Originally created 05/03/04

At the Movies: capsule reviews of new films



Capsule reviews of films opening this week:

"Envy" - Watching this movie is like sitting down for a meal made of gourmet ingredients that was cooked into flavorless mush. It has a strong cast - starring Ben Stiller and Jack Black - a fine director, "Rain Man" Oscar-winner Barry Levinson, and a producing credit from "Curb Your Enthusiasm" and "Seinfeld" co-creator Larry David, who reportedly worked on the script but had his name removed. Somewhere along the way, these talented individuals failed to connect. "Envy" crawls to its finish through a minefield of poor taste and comedic misfires. Black plays an inventor who creates an aerosol spray called "Va-POO-rize" that makes dog feces disappear. He becomes a multijillionaire and Stiller, as his longtime best friend, is angry and vengeful over his buddy's success. PG-13 for language and crude humor. 99 min. One and a half stars out of four.

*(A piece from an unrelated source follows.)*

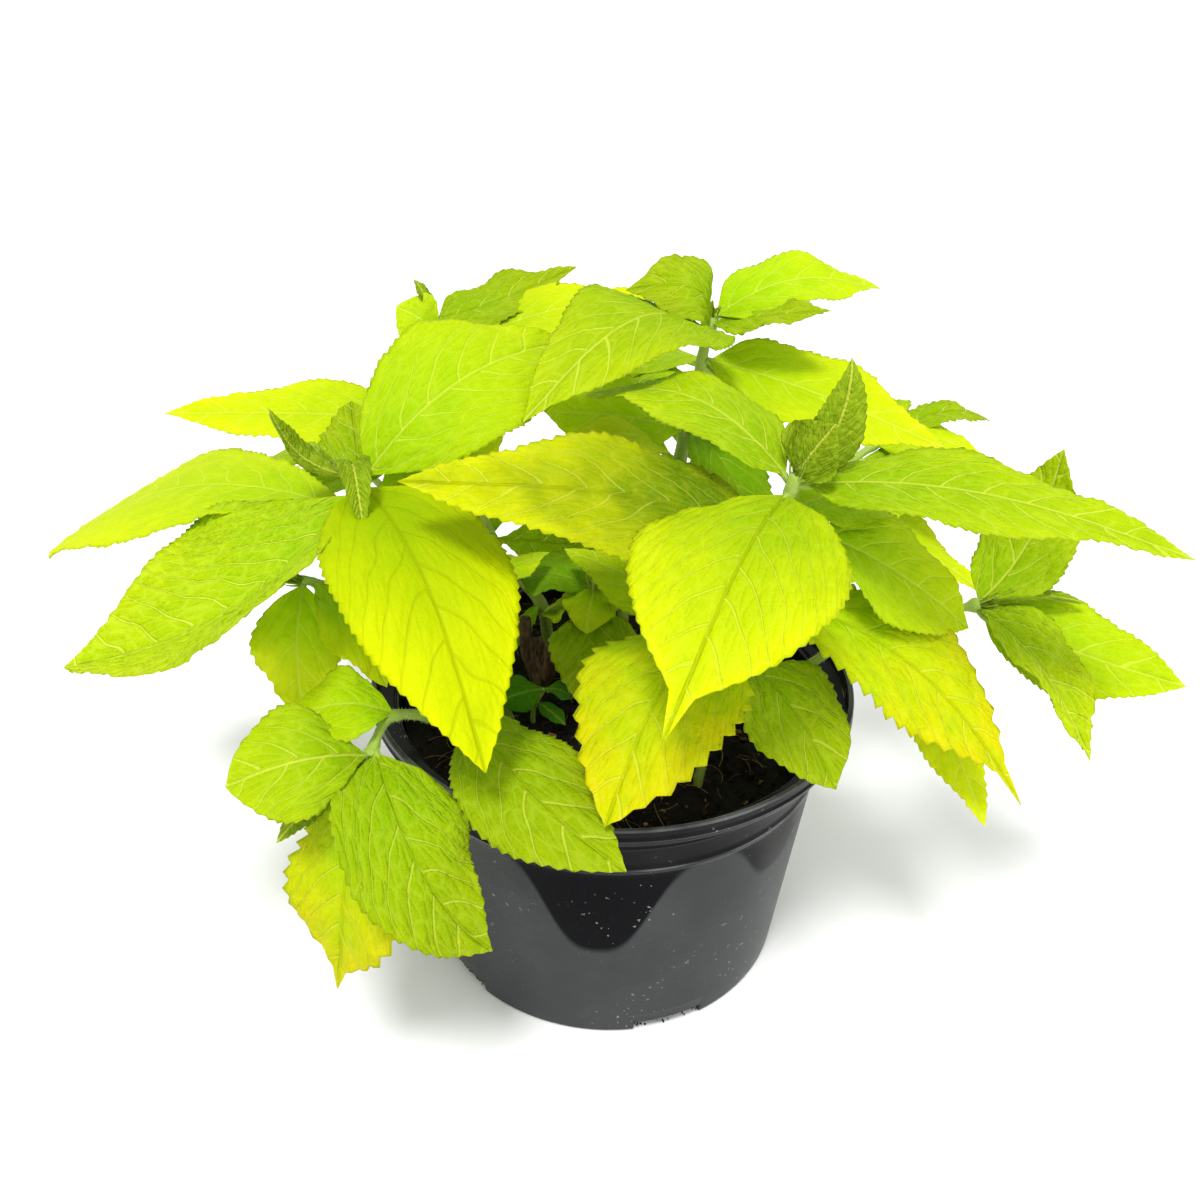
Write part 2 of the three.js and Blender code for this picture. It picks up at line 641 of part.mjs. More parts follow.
function buildCrown() {
  const stubs = CROWN.stubs.map(({ path, radii }) => buildStem(path, radii).solid);
  return cleanBody(stubs.reduce((joined, stub) => joined.add(stub)));
}

function holeFor(path, radius) {
  return { point: path[0], radius: radius + HOLE.clearance };
}

const holes = [...STEMS, SEEDLING].map(({ path, radii }) => holeFor(path, radii[0]));
holes.push(holeFor([CROWN.root], CROWN.stubs[0].radii[0]));

const plant = new THREE.Group();
plant.add(meshFromSolid('pot', buildPot(), COLOURS.pot));
plant.add(meshFromSolid('soil', buildSoil(holes), COLOURS.soil));
for (const stem of STEMS) {
  const look = SHADED_STEMS.includes(stem.name) ? COLOURS.shadedLeaf : COLOURS.leaf;
  plant.add(meshFromSolid(stem.name, buildLeafyStem(stem), look));
}
plant.add(meshFromSolid(SEEDLING.name, buildLeafyStem(SEEDLING), COLOURS.weed));
plant.add(meshFromSolid(CROWN.name, buildCrown(), COLOURS.wood));

export default plant;
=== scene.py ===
# A lime-leaved leucosceptrum in a round black nursery pot.
# The tables give plain sizes in millimetres, and every mesh is made in metres.

import math
from types import SimpleNamespace as Table

import bpy
import numpy as np
from mathutils import Matrix, Vector


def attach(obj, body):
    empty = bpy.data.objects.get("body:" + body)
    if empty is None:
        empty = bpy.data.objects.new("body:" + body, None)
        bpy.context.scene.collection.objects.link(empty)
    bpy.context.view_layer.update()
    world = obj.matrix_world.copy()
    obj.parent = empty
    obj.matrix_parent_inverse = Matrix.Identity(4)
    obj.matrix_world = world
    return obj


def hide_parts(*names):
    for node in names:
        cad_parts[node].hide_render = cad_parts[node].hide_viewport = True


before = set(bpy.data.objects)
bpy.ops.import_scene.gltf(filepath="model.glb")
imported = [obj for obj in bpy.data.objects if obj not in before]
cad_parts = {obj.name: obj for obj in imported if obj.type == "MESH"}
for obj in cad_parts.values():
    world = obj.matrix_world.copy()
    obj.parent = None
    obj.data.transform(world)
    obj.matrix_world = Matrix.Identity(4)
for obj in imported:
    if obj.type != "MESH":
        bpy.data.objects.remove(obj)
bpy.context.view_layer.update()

MM = 0.001
TURN = 2 * math.pi
UP = np.array([0, 0, 1.0])
SCENE = bpy.context.scene
BODY = "root"

# The camera stands where the photograph was taken from.
CAMERA = Table(
    place=(0.0, -0.3993, 0.3999),
    right=(0.999, 0.028, 0.022),
    up=(-0.034, 0.509, 0.860),
    forward=(-0.013, 0.860, -0.510),
    lens=34.5,
    sensor=36.0,
)

# Each light as its name, the way it shines, how far it spreads in degrees and its strength.
LIGHTS = [
    ("key", (0.12, 0.42, -0.90), 14.0, 2.3),
    ("fill", (-0.5, 0.6, -0.62), 60.0, 0.6),
]
SKY_STRENGTH = 0.9
FLOOR_REACH_M = 40.0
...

- Anthony Breznican, Associated Press

"Godsend" - A creepy, scary, moody movie that collapses in a series of laughable cliches in the final reel. Greg Kinnear and Rebecca Romijn-Stamos play a couple who replace their dead son with a clone. Robert De Niro is the avuncular fertility scientist who wants to monitor the success of his experiment. In the middle is Adam (steely-eyed 11-year-old Cameron Bright) who doesn't know that a previous version of him existed and died in an accident years ago. When he ages past the day when his previous self died, Adam begins to have hallucinations and frightening dreams. Director Nick Hamm is at his best here, constructing vertigo-inducing set pieces in which spooky reflections of Adam scream at him from windows and bizarre children surrounded by flames jump out at him from doorways. The gothic visuals and startling sound effects keeps the nerves tingling - for a strong ending that never arrives. PG-13 for violence, frightening images and a scene of husband and wife sexuality. 100 min. Two and a half stars out of four.

- Anthony Breznican, Associated Press

"Laws of Attraction" - This is everything "Intolerable Cruelty" tried to be, and then some. Unlike last year's Coen brothers romantic comedy - in which the witty banter and the repeated marrying and divorcing wore thin about two-thirds of the way in, despite the glorious George Clooney and Catherine Zeta-Jones - this new movie stays light, crisp and snappy until the end. Pierce Brosnan and Julianne Moore play dueling New York divorce lawyers who clash in and out of court, and the casting is part of the movie's charm: Neither actor is exactly well-known for romantic comedy work. Director Peter Howitt's pacing drags a bit, though, when the characters go to Ireland to help their wealthy clients fight over a castle. PG-13 for sexual content and language. 87 min. Three stars out of four.

- Christy Lemire, Associated Press

"Mean Girls" - It means to be an updated version of the best teen comedies of the 1980s, like "Heathers" and "Sixteen Candles." While it definitely captures elements of those movies, and features a sparkling performance from rising star Lindsay Lohan, it never quite reaches the same level of instant cult classic. When you look closely, there's another pop culture phenomenon that "Mean Girls" resembles even more: "Saturday Night Live," which makes sense, since it springs from the mind of "SNL" head writer Tina Fey. The same things that are right and wrong with most of the late-night comedy show's skits are right and wrong here. The film comes on strong with sharp, biting wit and great energy, then runs out of steam and doesn't know when to call it quits. Rachel McAdams plays the high school queen bee; Fey co-stars as a math teacher who serves as the voice of reason. PG-13 for sexual content, language and some teen partying. 97 min. Two stars out of four.